Sourdough Hotcakes Recipe
Hotcakes made from sourdough starter have a distinctive soft texture all their own and no treatise on sourdough would be complete without a few words on the subject.
Our favorite sourdough hotcake recipe starts with the setting of the usual sponge the night before. In the morning (after saving one-half cup for starter!), add the following:
2 eggs
1 teaspoon soda
1 teaspoon salt
1 tablespoon sugar
Beat thoroughly with a fork and add two tablespoons cooking oil. Bake on a hot griddle.

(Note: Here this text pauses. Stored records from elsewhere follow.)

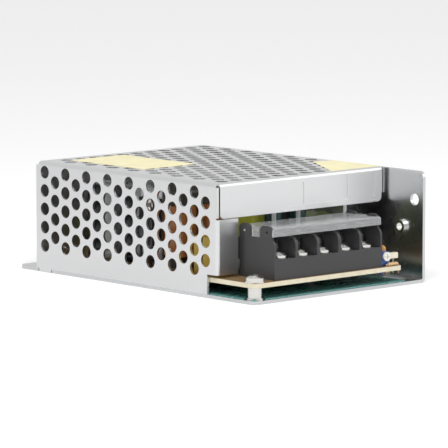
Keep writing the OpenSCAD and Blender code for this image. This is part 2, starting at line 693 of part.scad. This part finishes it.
// Transformer: an E core on edge round its winding, on a low bobbin with pins
core_w = 22;
core_d = 9;
core_h = 24;
core_limb = 3.4;
coil_d = 18;
bobbin_t = 1.4;
module transformer_core() color("dimgray")
    translate([transformer_at[0], transformer_at[1], pcb_top + bobbin_t])
        along_x(-core_d / 2, core_d / 2) difference() {
            area(-core_w / 2, core_w / 2, 0, core_h);
            for (s = [-1, 1])
                translate([s * core_w / 4, core_h / 2])
                    square([core_w / 2 - 2 * core_limb, core_h - 2 * core_limb], center = true);
        }
module transformer_bobbin() color("black")
    translate([transformer_at[0], transformer_at[1], 0]) {
        leads(transformer_pins, pcb_top + 0.2, 0.4);
        block(-coil_d / 2, coil_d / 2, 1 - core_w / 2, core_w / 2 - 1, pcb_top, pcb_top + bobbin_t);
    }
module transformer_tape() color("yellowgreen")
    translate([transformer_at[0], transformer_at[1], 0])
        along_z(pcb_top + bobbin_t + core_limb + 0.1, pcb_top + bobbin_t + core_h - core_limb - 0.1)
            difference() {
                area(-coil_d / 2, coil_d / 2, core_limb - core_w / 2 + 0.1, core_w / 2 - core_limb - 0.1);
                for (s = [-1, 1], u = [-1, 1])
                    corner_off(s * coil_d / 2, u * (core_w / 2 - core_limb - 0.1), -s, -u, 2);
                area(-core_d / 2, core_d / 2, -core_limb, core_limb);
            }

// A flat power package on three legs, its back against a heatsink at x = 0:
// the first one faces the left wall and the second one the right wall
device_z = pcb_top + 7.4;
device_hole_z = device_z + 12.8;
device_tab_t = 1.3;
module at_sink(i) translate([sink_at[i][0], sink_at[i][1], 0]) mirror([1 - i, 0, 0]) children();
module power_device() {
    difference() {
        block(0, device_tab_t, -5, 5, device_z, device_z + 15.4);
        translate([-1, 0, device_hole_z]) rotate([0, 90, 0]) cylinder(r = m3_r + 0.3, h = 4);
    }
    block(device_tab_t, 4.4, -5, 5, device_z, device_z + 9);
    for (p = device_pins)
        block(p[0] - 0.25, p[0] + 0.25, p[1] - 0.4, p[1] + 0.4, pcb_top + 0.6, device_z + eps);
    leads(device_pins, pcb_top + 1);
}
module switching_transistor() color("black") at_sink(0) power_device();
module output_rectifier() color("black") at_sink(1) power_device();

// A heatsink plate on edge that stands on the board on two feet
module sink_plate(y0, y1, top)
    along_x(-sink_t, 0) difference() {
        area(y0, y1, pcb_top, top);
        area(y0 + 3, y1 - 3, pcb_top - 1, pcb_top + 6);
        for (s = [0, 1]) corner_off(s ? y1 : y0, top, s ? -1 : 1, -1, 1.2);
        translate([0, device_hole_z]) circle(r = m3_r);
    }
module primary_heatsink() color("silver") at_sink(0) sink_plate(-5.3, 5.5, case_h - 5);
module output_heatsink() color("silver") at_sink(1) sink_plate(-5.5, 9, case_h - 4);
module device_screws() color("silver")
    for (i = [0, 1]) at_sink(i) translate([device_tab_t, 0, device_hole_z]) rotate([0, 90, 0])
        pan_screw(5.4, 1.7, m3_r - 0.05, device_tab_t + sink_t + 0.8);

// Bridge rectifier in line, with a plate of its own
module bridge_heatsink() color("silver")
    translate([bridge_at[0], bridge_at[1], 0]) along_y(0, sink_t)
        area(-8, 7, pcb_top, pcb_top + 22);
module bridge_rectifier() color("black")
    translate([bridge_at[0], bridge_at[1], 0]) {
        leads(bridge_pins, pcb_top + 3.2, 0.4);
        along_y(-4.2, 0) difference() {
            area(-7.4, 7, pcb_top + 3, pcb_top + 14);
            translate([-7.4, pcb_top + 14]) rotate(45) square(3, center = true);
        }
    }

module film_capacitor() color("olive")
    translate([film_at[0], film_at[1], 0]) {
        leads(film_pins, pcb_top + 0.3);
        translate([0, 0, pcb_top]) boxed([5.5, 9.2, 9.5], 1.6);
    }

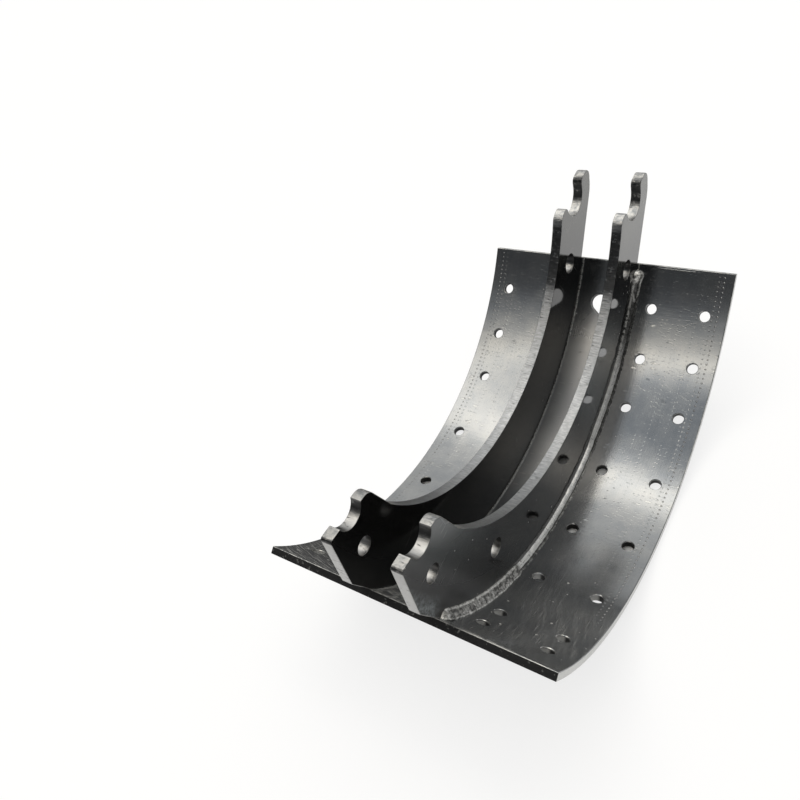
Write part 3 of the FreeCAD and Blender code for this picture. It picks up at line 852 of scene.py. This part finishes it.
# The sky on the far and on the near side: height of a stop, its level of light and its warmth
SKY_FAR = ((0.0, 0.45, 0.4), (0.12, 0.7, 0.4), (0.29, 1.15, 0.4), (0.45, 1.4, 0.4), (0.6, 1.35, 0.45),
           (0.72, 1.65, 0.45), (0.8, 1.7, 0.5), (0.87, 4.6, 1.0), (0.905, 5.0, 1.0), (0.935, 2.1, 0.3),
           (0.96, 0.9, -0.4), (1.0, 0.7, -0.4))
SKY_NEAR = ((0.0, 0.12, 0.0), (0.5, 0.14, 0.0), (0.62, 0.2, 0.0), (0.74, 0.7, 0.0), (0.83, 2.0, 1.1),
            (0.873, 4.3, 1.3), (0.9, 2.4, 0.5), (0.94, 0.95, -0.2), (1.0, 0.65, -0.4))
SKY_PEAK = 5.0
WARM = (1.0, 0.957, 0.875)
COOL = (0.95, 0.98, 1.0)


def sky_colour(level, warmth):
    """Colour of the sky at a level of light and a warmth."""
    return tuple(level / SKY_PEAK * (cool + (warm - cool) * warmth) for warm, cool in zip(WARM, COOL))


def sky_stops(rows):
    """Stops of a colour ramp for the rows of one side of the sky."""
    return [(place, sky_colour(level, warmth)) for place, level, warmth in rows]


far = steps(tree, part.outputs["Z"], *sky_stops(SKY_FAR))
near = steps(tree, part.outputs["Z"], *sky_stops(SKY_NEAR))
sky = mixed(tree, ramp(tree, part.outputs["Y"], -0.25, 0.25), near, far)
dim_right = ramp(tree, part.outputs["X"], -0.2, 0.5)
dim_left = ramp(tree, part.outputs["X"], -0.5, -0.8)
sky = mixed(tree, total(tree, (dim_right, 0.7), (dim_left, 0.3)), sky, (0.0, 0.0, 0.0))
seen = node(tree, "ShaderNodeLightPath").outputs["Is Camera Ray"]
white = (1 / SKY_PEAK, 1 / SKY_PEAK, 1 / SKY_PEAK)
tree.links.new(mixed(tree, seen, sky, white), backdrop.inputs["Color"])
backdrop.inputs["Strength"].default_value = SKY_PEAK

LENS_LENGTH = 33.045
LENS_SHIFT = (0.01503, -0.02991)
CAMERA_PLACE = (0.182045, -0.287854, 0.410277)
CAMERA_RIGHT = (0.81274687, 0.52278678, -0.25717018)
CAMERA_DOWN = (0.19550551, -0.66053317, -0.72489553)
CAMERA_AHEAD = (-0.54883523, 0.53887838, -0.63905397)
lens = bpy.data.cameras.new("camera")
lens.lens = LENS_LENGTH
lens.shift_x, lens.shift_y = LENS_SHIFT
camera = bpy.data.objects.new("camera", lens)
bpy.context.collection.objects.link(camera)
turn = Matrix((CAMERA_RIGHT, [-value for value in CAMERA_DOWN], [-value for value in CAMERA_AHEAD]))
camera.matrix_world = Matrix.Translation(CAMERA_PLACE) @ turn.transposed().to_4x4()
bpy.context.scene.camera = camera
bpy.context.scene.view_settings.view_transform = "Standard"
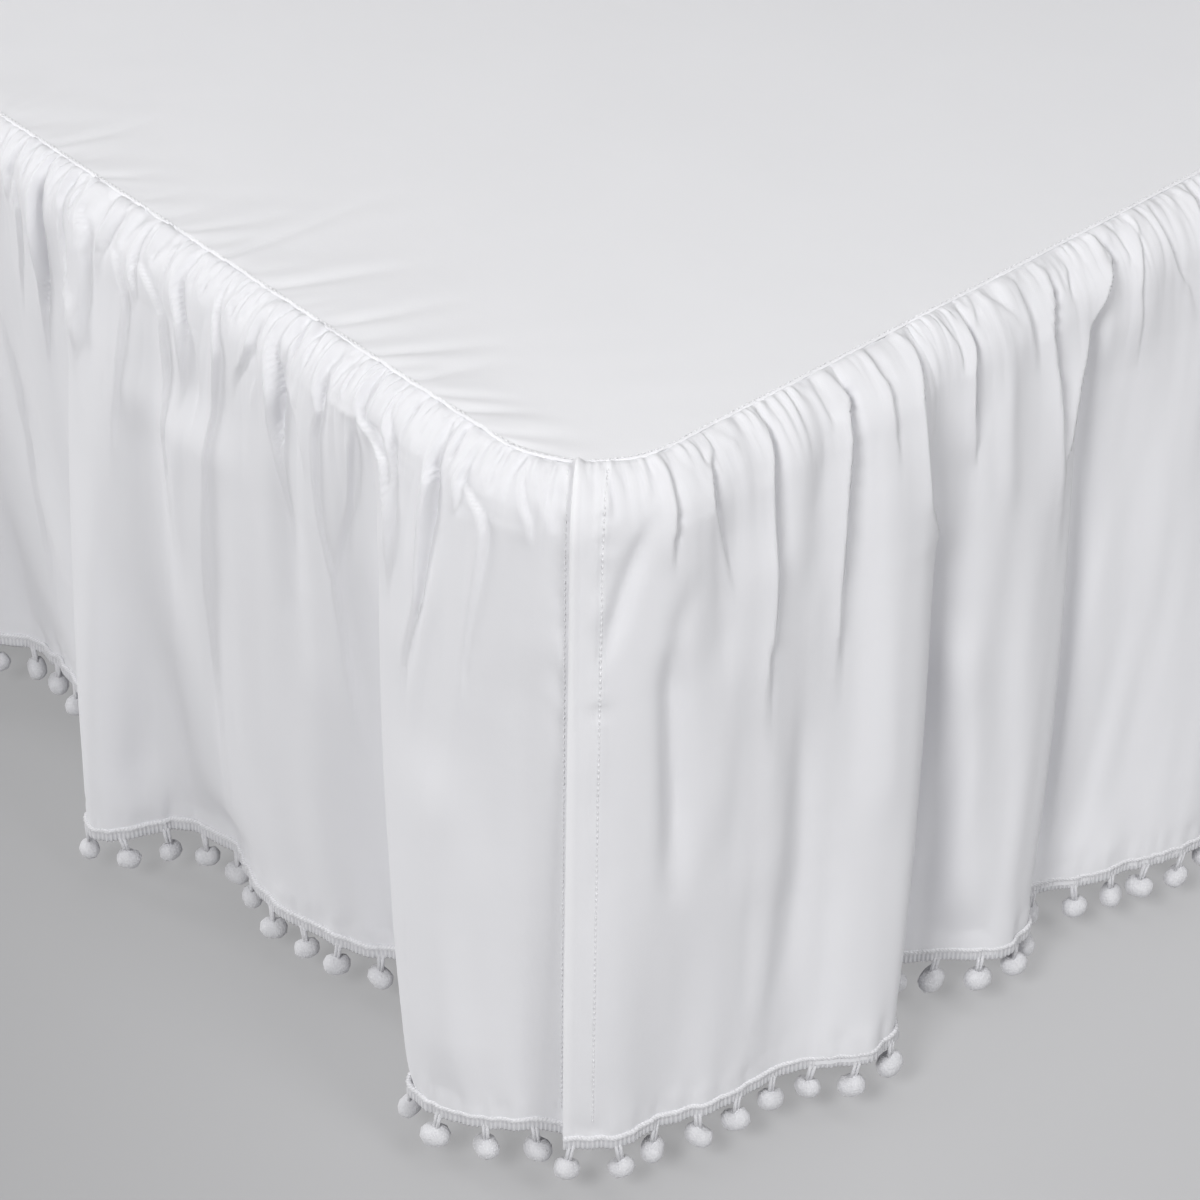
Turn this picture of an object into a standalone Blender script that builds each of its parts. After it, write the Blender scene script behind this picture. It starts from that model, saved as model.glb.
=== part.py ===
"""Gathered bed skirt with pompom trim, hung on a plain twin bed base.

Metres, +Z up.  The foot of the bed is at -Y, the head at +Y, and the origin is on the
floor in the middle of the bounding box.  Lengths along the skirt are measured round the
seam from the middle of the right foot corner: positive up the right side, negative
across the foot and then up the left side.
"""
import math
import random

import bmesh
import bpy
from mathutils import Vector

# --- bed base -----------------------------------------------------------------------
BED_WIDTH = 0.991
BED_LENGTH = 1.905
BASE_HEIGHT = 0.229
BASE_EDGE_RADIUS = 0.012
BASE_HEAD_RADIUS = 0.020
LEG_TOP_RADIUS = 0.030
LEG_FOOT_RADIUS = 0.021
LEG_INSET = 0.075
LEG_SIDES = 12

# --- cloth --------------------------------------------------------------------------
DROP = 0.381                 # seam to the tips of the pompoms
HEM_CLEARANCE = 0.016        # floor to the tips of the pompoms
CLOTH = 0.0012               # thickness
SEAM_INSET = 0.004           # seam inside the base's side faces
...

As with most other sourdough recipes, there’s a lot of room for personal preferences when mixing this hotcake batter. We like to add a bit of cornmeal, for instance, and we have — upon occasion — included a handful of chopped walnuts for a pleasant taste change. Another treat is the addition of a couple spoonfuls of fresh wild raspberries once the hotcakes are on your plate.
In my opinion, however, there’s one sure-fire way to elevate sourdough hotcakes to a class far above any other hotcakes in the world … and that’s by mixing wild blueberries into the batter. You’ll just have to try it to know how good hotcakes can be. Incidentally, frozen and domesticated blueberries will not give you the same result at all. The large domestic blueberries seem to release too much moisture into the batter and they turn the pancakes soggy. The “improved” berries also lack the wonderful tartness of the wild blueberry.
So there you have it. A veritable cornucopia of good things to eat from your sourdough starter crock. Treat it kindly and that starter will serve you well!